The petition effort was fueled by dissatisfaction with Downie, Deputy Mayor Cherie Kidd and Councilmen Brad Collins and Dan Gase.

Water fluoridation

They constituted the council majority that voted Dec. 15 to continue fluoridation of city water for 10 years until June 2026 and reaffirmed that decision Jan. 19.

In November 2017, the seats of three of those four council members — Collins, Gase and Downie — will be up for election.

Kidd’s term automatically ends in December 2019 under the city’s three-term limit for council members.

The votes were taken after the Dec. 8 release of the results of an unscientific fluoridation survey of city water customers who pay water bills — not all water users — in which 43 percent of those receiving the 9,669 surveys responded.

Of those, 56.64 percent were opposed to the continued fluoridation of the city’s water.

Council members who voted to continue the practice said the survey was one factor in their decision that included a City Council-sponsored panel discussion and three-hour public comment session at which proponents outnumbered opponents.

“The ratepayers let it be known what their choice was,” Kailin said.

“The city ignored it, and [the ratepayers] were disenfranchised as a result.”

Opponents say fluoridation of city water contributes to bone and other health problems and should be administered as a matter of choice, while proponents see fluoridation as an effective public health measure against tooth decay.

City attorney review

Bloor said Friday he will review the legality of the petition.

“I will look at it and go to the council and tell them what their options are,” Bloor said.

Bloor said he will be out of the office much of the time until June 16 and would inform the council of those options by mid-July.

Bloor has questioned whether a new election would be required in the event that second-class-city status is approved and has said residents have little to gain from the change.

“I don’t see anything in the statute that requires the entire City Council to be elected,” he said Feb. 9 at a Port Angeles Business Association meeting.

Riggs notified Gerald Steel of Seattle, representing Our Water, Our Choice!; Bloor; Kailin; and Port Angeles lawyer Craig Miller by mail last week that the petition had been certified “as to form.”

Miller is a former Clallam County prosecuting attorney who was the Port Angeles city attorney from 1979-83 and is on a mailing list to receive documentation about the petition, he said Friday.

“I can’t disclose whether I do or I don’t have a client who is interested,” Miller said.

“I have some interest, in addition to that involvement, in what happens to the city.”

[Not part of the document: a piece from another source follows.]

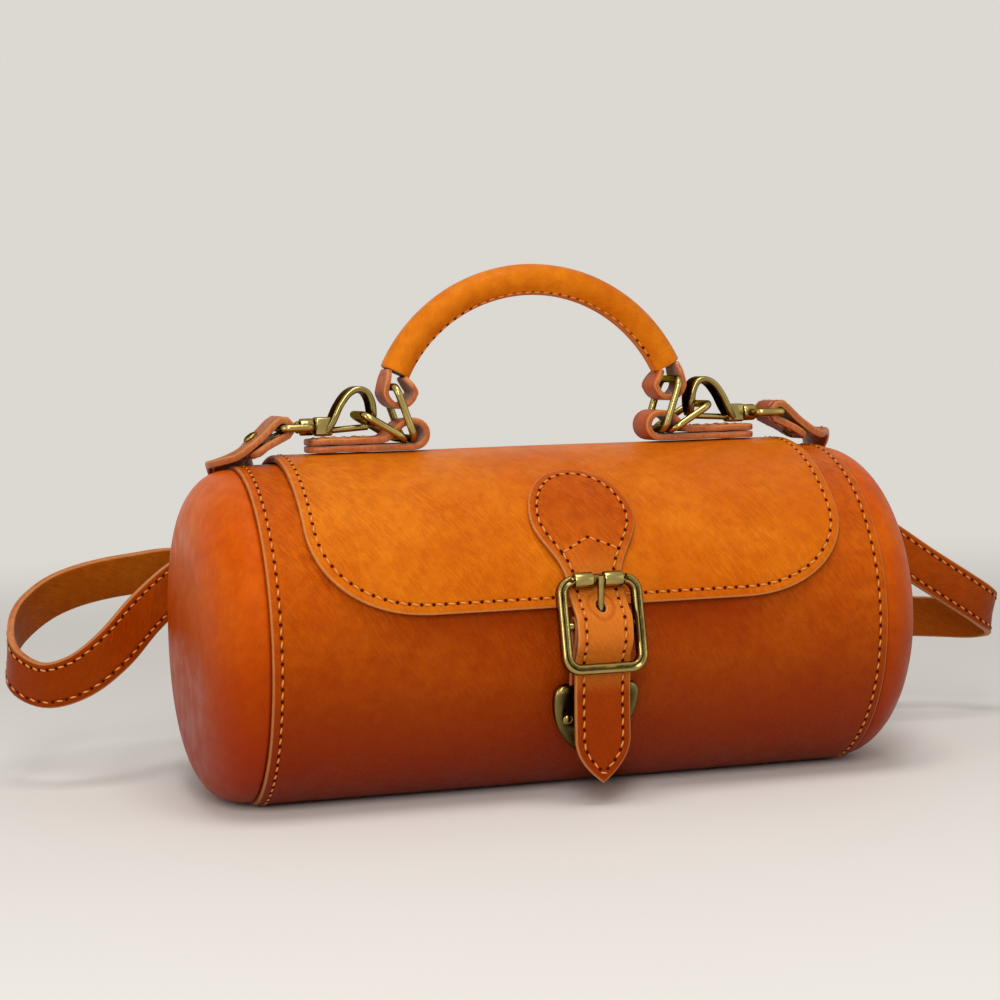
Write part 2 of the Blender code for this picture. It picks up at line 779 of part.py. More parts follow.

Miller said state law is “very confusing” on whether a new City Council will have to be elected if voters approve going to second-class status.

He predicted a declaratory judgment may be required from Clallam County Superior Court to settle the question.

Second-class city status

Downie was blunt Friday in his opposition to a change in the form of city government.

“I think it would be a horrendous change, a step back for this community, for a change in governance to take place,” he said.

Code cities have “broad authority in all matters of local concern,” while second-class cities have “only those powers expressly or implicitly granted by Legislature,” according to the nonpartisan Washington Municipal Research & Services Center (MRSC), which fulfills research requests from government entities.

No city in the state has changed from a code city to a second-class city, according to the MRSC, which said the city would lose home-rule charter powers if the change is adopted.

However, Steel told the Peninsula Daily News no Feb. 28 that initiative and referendum powers could be retained, calling it “a legal question” that a court would decide after the petition is adopted.

1,012 signatures

Riggs said Friday that Our Water, Our Choice! submitted 1,012 signatures for review to ensure the signatories met requirements such as Port Angeles residency and valid voter registration.

Riggs’ office went through 493 signatures before reaching the 467-signature threshold to validate the petition.

Organizers said they wanted to submit enough signatures to ensure that 467 names would be validated — and to make a statement supporting their belief that public sentiment is against the city’s continued fluoridation of the city municipal water supply.

“We wanted to give the public every chance to make themselves heard,” Kailin said.